# Working with Matrices

**Def**: _rectangular array of numbers_

**Dimension**: _Number of Rows_ __x__ _Number of Columns_   **(nxm)**

$$
A = 
\begin{pmatrix}
0.8944272 & 0.4472136 & 0.234223\\
-0.4472136 & -0.8944272 & 0.234223
\end{pmatrix}
$$
where $A \in  R^{2x3}$ and $A_{ij}$ refers to element in $i^{th}$ row and $j^{th}$ column.



# Vectors
**Def**: _an __nx1__ matrix_

$$
y = 
\begin{pmatrix}
y_0 \\
y_1 \\
y_2 \\
y_3
\end{pmatrix}
$$

where $y_i$ refers to the $i^{th}$ element in the vector $y$.

# Matrix Operations
### Addition & Subtraction ###
$
\begin{pmatrix}
1 & 1 & 3 \\
1 & 5 & -2 \\
\end{pmatrix}
$
+
$
\begin{pmatrix}
3 & 4 & -2 \\
1 & 3 & -2 \\
\end{pmatrix}
$
= 
$
\begin{pmatrix}
4 & 5 & 1 \\
2 & 8 & -4 \\
\end{pmatrix}
$

__Note:__ _The dimensions of both matrices must be the same._


### Scalar Multiplication and Division ###
$
3 * 
\begin{pmatrix}
1 & 1 & 3 \\
1 & 5 & -2 \\
\end{pmatrix}
=
\begin{pmatrix}
3 & 3 & 9 \\
3 & 15 & -6 \\
\end{pmatrix}
$

__Note:__ _Done elementwise._


### Vector Multiplication ###
$
\begin{pmatrix}
1 & 1 & 3 \\
1 & 5 & -2 \\
\end{pmatrix}
* 
\begin{pmatrix}
3 & 3 \\
3 & 2 \\
4 & 4 
\end{pmatrix}
= 
\begin{pmatrix}
(1*3)+(1*3)+(3*4) & (1*3)+(1*2)+(3*4) \\
(1*3)+(5*3)+(4*4) & (1*3)+(5*2)+(-2*4) \\
\end{pmatrix}
= 
\begin{pmatrix}
18 & 17 \\
34 & 5 \\
\end{pmatrix}
$




# How to get started with ML? 

###### Let the algorithm make hypothesis ($ h_\theta $).  
> Linear Regressian Model Hypothesis function:  
>    > $ h_\theta (x) = \theta_0 + \theta_1(x) $  
>
> where $ \theta_i $ for $i = 0 \dots j $ are parameters we are trying to optimize

###### The difference is commonly known as the error ($ \epsilon $). 
> > $ \epsilon  = h_\theta (x) - y$   
> >
> where $ y^T = [y_0 \space y_1 \space y_2 \cdots  y_n] $
> and $ x^T = [x_0 \space x_1 \space x_2  \cdots  x_n] $

######  The systemic way of grading the overall performance of the hypothesis is through the use of *Cost Function*.
> Linear Regressian Cost Function: 
> > $ J(\theta_0, \theta_1) = \frac{1}{2m}\sum_{i=1}^{m} (h_\theta(x^{(i)}) - y^{(i)})^2$
> 
> _Note_: **Cost Functions** can vary based on the application of their use. 
>

![GitHub Logo](visuals/cost_func_lin_reg.png)
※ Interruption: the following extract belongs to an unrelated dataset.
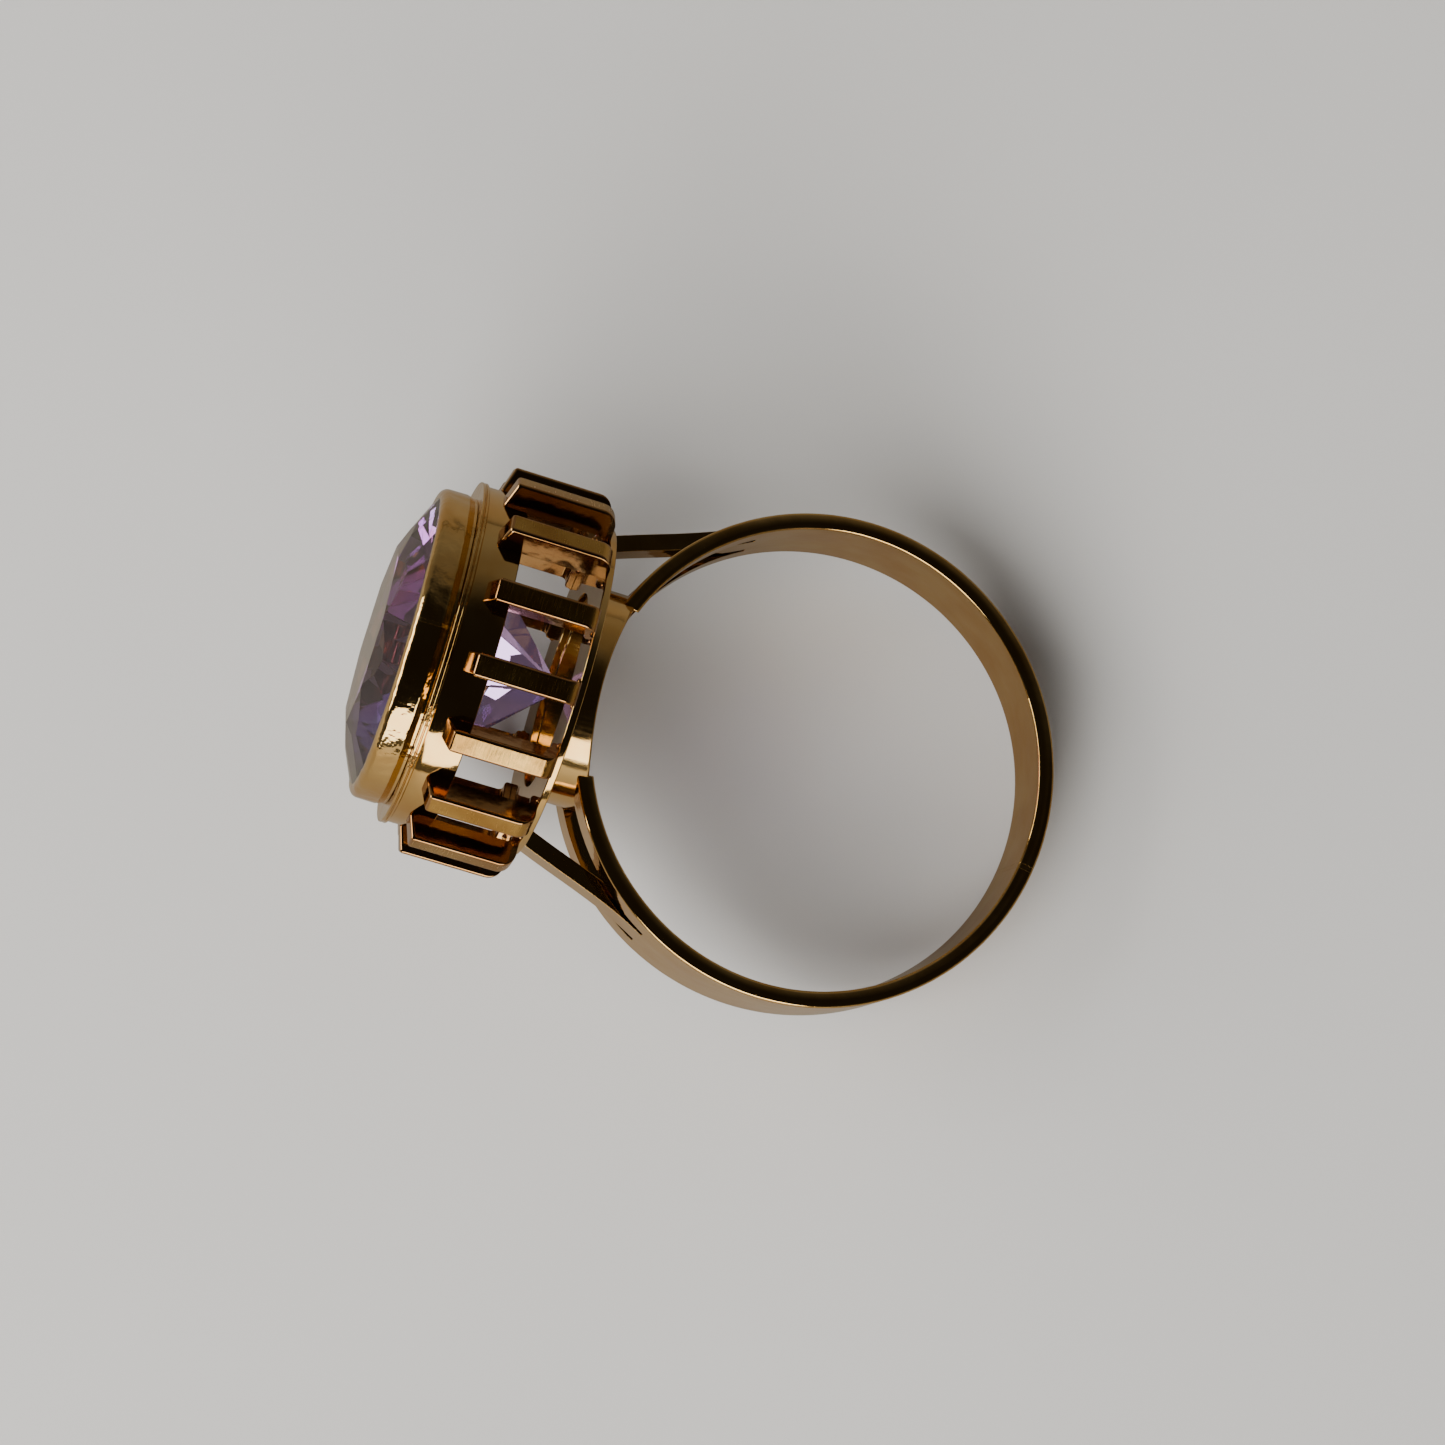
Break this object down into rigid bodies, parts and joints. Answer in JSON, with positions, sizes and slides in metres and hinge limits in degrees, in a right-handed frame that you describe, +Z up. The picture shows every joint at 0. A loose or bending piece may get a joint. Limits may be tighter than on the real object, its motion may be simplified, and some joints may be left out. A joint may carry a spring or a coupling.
{
  "type": "cocktail ring",
  "caption": "Finger ring with a large round faceted stone in a smooth bezel, on an open drum cage of upright bars and a flat band with split shoulders.",
  "frame": {"origin": "centre of the finger hole, on its axis and at the middle of the band's width", "axes": "the ring lies on its side: +X from the stone towards the back of the band, +Z up from the surface it lies on; the finger axis leans from +Z towards +X by about 16.4 degrees"},
  "size_m": [0.0278, 0.0193, 0.0157],
  "materials": {
    "polished_gold": "polished 14 carat yellow gold with fine wear scratches",
    "satin_gold": "14 carat yellow gold, filed satin outer faces, polished sides",
    "amethyst": "polished facets"
  },
  "bodies": {
    "root": {"amethyst": "amethyst", "shank": "polished_gold", "bezel": "polished_gold", "bearing_ring": "polished_gold", "bezel_flange": "polished_gold", "collar": "polished_gold", "base_plate": "polished_gold", "gallery_tube": "polished_gold", "bar_01": "satin_gold", "bar_02": "satin_gold", "bar_03": "satin_gold", "bar_04": "satin_gold", "bar_05": "satin_gold", "bar_06": "satin_gold", "bar_07": "satin_gold", "bar_08": "satin_gold", "bar_09": "satin_gold", "bar_10": "satin_gold", "bar_11": "satin_gold", "bar_12": "satin_gold", "bar_13": "satin_gold", "bar_14": "satin_gold", "bar_15": "satin_gold", "bar_16": "satin_gold"}
  },
  "joints": []
}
###### The goal is to minimize our *Cost Function* .

# Mimizing the Cost Function: Gradient Descent

###### The basic concept is imagining a ball at some point on a hill and let it roll down to direction with the steepest slope.
![gradient_descent](visuals/gradient_descent.png)

###### Algorithm:   

`repeat until convergence:`
      $ \theta_j := \theta_j - \alpha\frac{\partial}{\partial\theta_j} J(\theta_0, \theta_1) $

###### Implementation: 
$$ temp_0:=\theta_0-\alpha\frac{\partial}{\partial\theta_j}J(\theta_0,\theta_1) $$
$$ \cdots  $$
$$ temp_j:=\theta_j-\alpha\frac{\partial}{\partial\theta_j}J(\theta_0,\theta_1) $$
$$ \theta_0 := temp_0 $$
$$ \cdots $$
$$ \theta_j := temp_j; $$